La crainte d’un retour des troubles stimule la politique des subsistances. Il faut assurer la nourriture de cet énorme ensemble, et l’administration impériale surveille et contrôle avec une particulière rigueur. Le pain d’abord. Une réserve de 250 000 quintaux de farine est constituée au Grenier d’abondance, boulevard Bourdon. Les boulangers, soumis à la rigoureuse tutelle de la préfecture de police, doivent disposer d’un approvisionnement de réserve. La viande est réglementée de la même manière. On ferme les « tueries » nauséabondes du centre, et cinq nouveaux abattoirs sont installés à la périphérie (Roule, Montmartre, Popincourt, Vaugirard et Villejuif).

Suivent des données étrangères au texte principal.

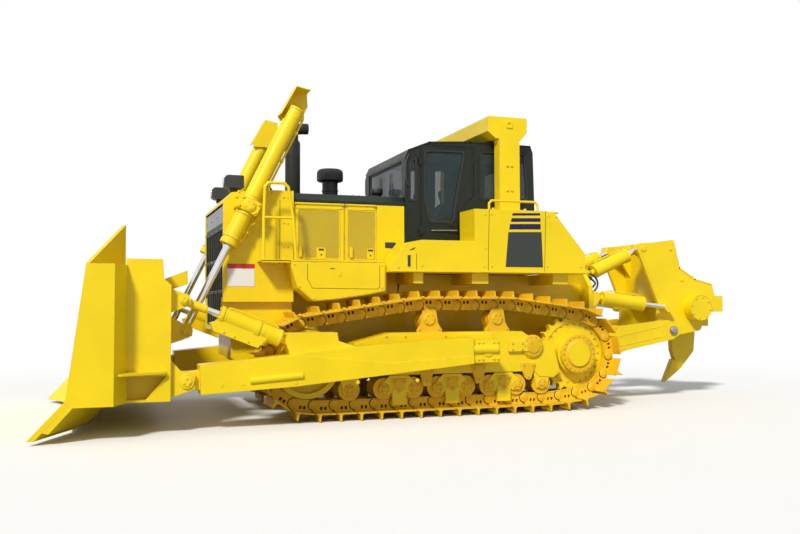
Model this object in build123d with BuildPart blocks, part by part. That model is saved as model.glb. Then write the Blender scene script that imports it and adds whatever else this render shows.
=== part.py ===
from build123d import *
import os
from math import acos, atan2, cos, degrees, hypot, pi, radians, sin, sqrt

# Crawler bulldozer with a semi-U blade in front and a single-shank ripper behind.
# Millimetres: +X towards the blade, +Y to the left, +Z up. The origin is on the ground,
# midway between the foremost and the rearmost points. Outlines are seen from the side,
# as X and Z, unless their name says otherwise.

os.makedirs("parts", exist_ok=True)

# Running fits
seat = 0.3  # between pieces that rest or turn on each other
eye_gap = 12  # each side of a cylinder's eye, between its ears

# Tracks
gauge = 2500
shoe_width = 610
track_pitch = 278.5
shoe_thickness = 20
grouser_height = 93
pin_to_shoe = 87  # from the pin line out to the inner face of a shoe
pin_to_tread = 65  # from the pin line in to the tread of the links
bushing_radius = 40
bushing_sides = 6
idler_shaft_radius = 75
roller_sides = 16
link_inner = 75  # each row of links, from the track's centre line
link_outer = 130
pin_line_low = pin_to_shoe + shoe_thickness + grouser_height

# Sprocket, idler and rollers
sprocket_teeth = 25
sprocket_x = -1860
sprocket_z = 805
sprocket_half_width = 52
sprocket_plate = 35  # half thickness inside its rim
idler_x = 2120
idler_z = 742
idler_pin_radius = 536
roller_radius = 128
flange_height = 20
carrier_radius = 125
carrier_gap = 4  # below the chain's sag between two pins
carrier_height = 1510  # of the pin line over the carrier rollers
single_rollers = (1560, -1280)
bogie_centres = (870, 100, -680)
bogie_reach = 210
carrier_rollers = (420, -600)
roller_side = 152  # half length of a roller's shell
plate_thickness = 28

# Track frames
frame_half_width = 190
frame_low = 575
frame_high = 1140
frame_rear = -1170
frame_front = 1500
equalizer_x = 1250
equalizer_z = 900
pivot_x = -1170
pivot_z = 925
pivot_radius = 120

# Main frame and body
hull_half_width = 640
ground_clearance = 610
guard_half_width = 1000
guard_front = 3165
guard_rear = 2225
guard_low = 1170
guard_high = 3060
guard_wall = 60
guard_low_half_width = 900  # where it stands between the tracks
guard_step_z = 1560
hood_half_width = 950
hood_high = 3050
cover_top = 2895
cover_low = 2110
cover_thickness = 40
cover_gap = 6  # round each engine cover
cover_ledge = 12  # of the hood ahead of the front covers
cover_rear = 1040
cover_split = 1500

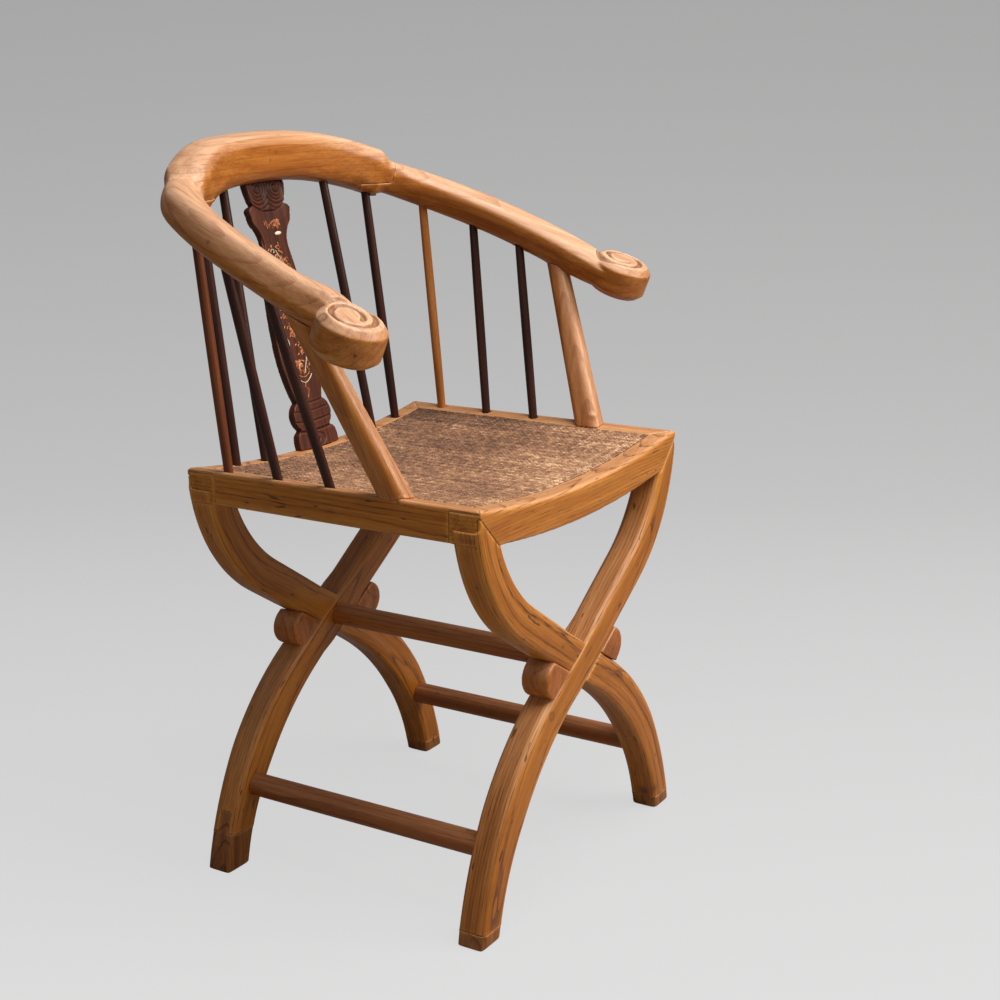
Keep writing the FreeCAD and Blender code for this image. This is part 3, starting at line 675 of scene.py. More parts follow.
def swell(mesh):
    """Fills a piece out where the real rail is fuller than the drawing."""
    place = read(mesh.vertices, "co", 3)
    for centre, reach, push in fuller:
        far = np.linalg.norm(place / MM - centre, axis=1) / reach
        place = place + np.outer(np.exp(-far ** 2), push) * MM
    move(mesh, place)


print("marks:", sum(len(spots) for spots in marks_of.values()), "on", len(marks_of), "pieces")

# %% [markdown]
# Each arm ends in a scroll. The carver sank one spiral groove into the flat top of the knob: it
# starts where the arm comes in, runs along the sitter's side round the front, and winds in
# towards a round button. Here the skin's points are pressed in along that spiral, because a
# groove cut out as a solid would have walls too sharp for old, waxed wood.

# %% Spiral grooves of the scrolls
SCROLL_TILT = math.radians(22)
SCROLL_HALF = 22 * MM
RIM_BELOW, RIM_FADE = 7 * MM, 3 * MM
SPIRAL_PLACE = np.array((1.5, 7.0, 0.0)) * MM
# Turns made since the groove left the arm, and the groove's distance from the button's middle.
SPIRAL_TURNS = (0.02, 0.20, 0.36, 0.50, 0.65, 0.80, 0.92, 1.10, 1.25, 1.36, 1.52)
SPIRAL_REACH = np.array((30.5, 31.0, 29.0, 26.8, 24.8, 20.0, 17.0, 17.0, 17.6, 16.0, 14.5)) * MM
START_FADE, END_FADE = 0.08, 0.10
THINNEST = 0.4
GROOVE_HALF = 3.7 * MM
GROOVE_WALL = 1.2 * MM
GROOVE_DEPTH = 2.8 * MM
GROOVE_DIRT = 0.45


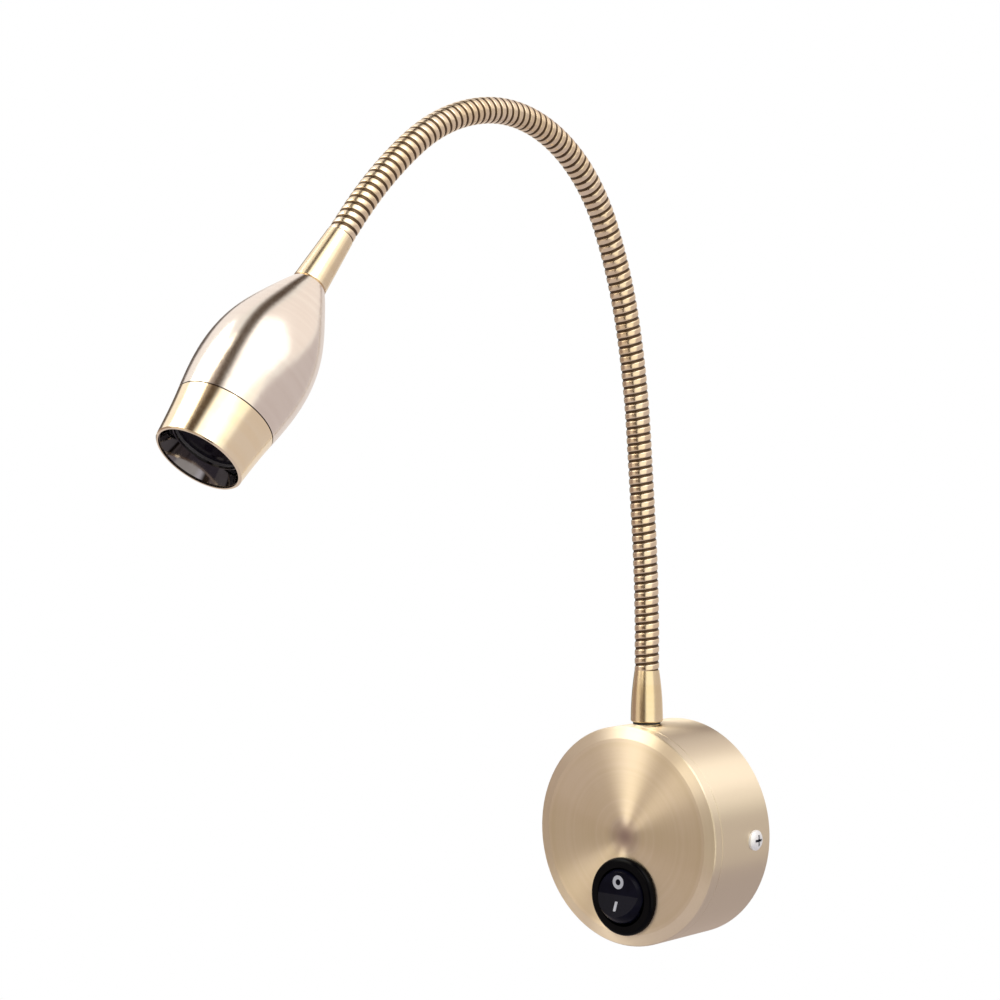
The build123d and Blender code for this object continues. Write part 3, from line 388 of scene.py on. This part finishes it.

Quant aux halles, vétustes et inadaptées, Napoléon aurait voulu en faire le « Louvre du peuple ». En fait, le « ventre de Paris » était à l’époque un invraisemblable capharnaüm de bâtisses à demi ruinées, de boutiques et d’échoppes adossées aux différentes halles. Le seul bâtiment récent était la Halle au blé, édifiée en 1765. Un marché aux fruits et légumes, pittoresque et envahissant, avait recouvert le charnier des Innocents, fermé en 1780, mais, faute d’installations, les marchands devaient s’abriter sous d’énormes parapluies rouges. L’Empereur envisage à partir de 1810 la reconstruction totale des Halles. Un vaste marché couvert devait être établi entre le marché des Innocents et la Halle au blé, mais le temps et l’argent manquèrent. On se contenta d’aménagements partiels, comme le marché à la viande (des Prouvaires), ou de la création de marchés de quartiers : marché Saint-Honoré, Saint-Germain, marché aux fleurs quai Desaix, à la volaille quai des Grands-Augustins. L’édilité impériale, conduite avec zèle par Frochot, s’est exercée surtout avec efficacité dans l’assainissement de Paris. Les égouts sont curés et recouverts, les derniers charniers fermés et trois grands cimetières aménagés (Montmartre, Montparnasse et Père-Lachaise).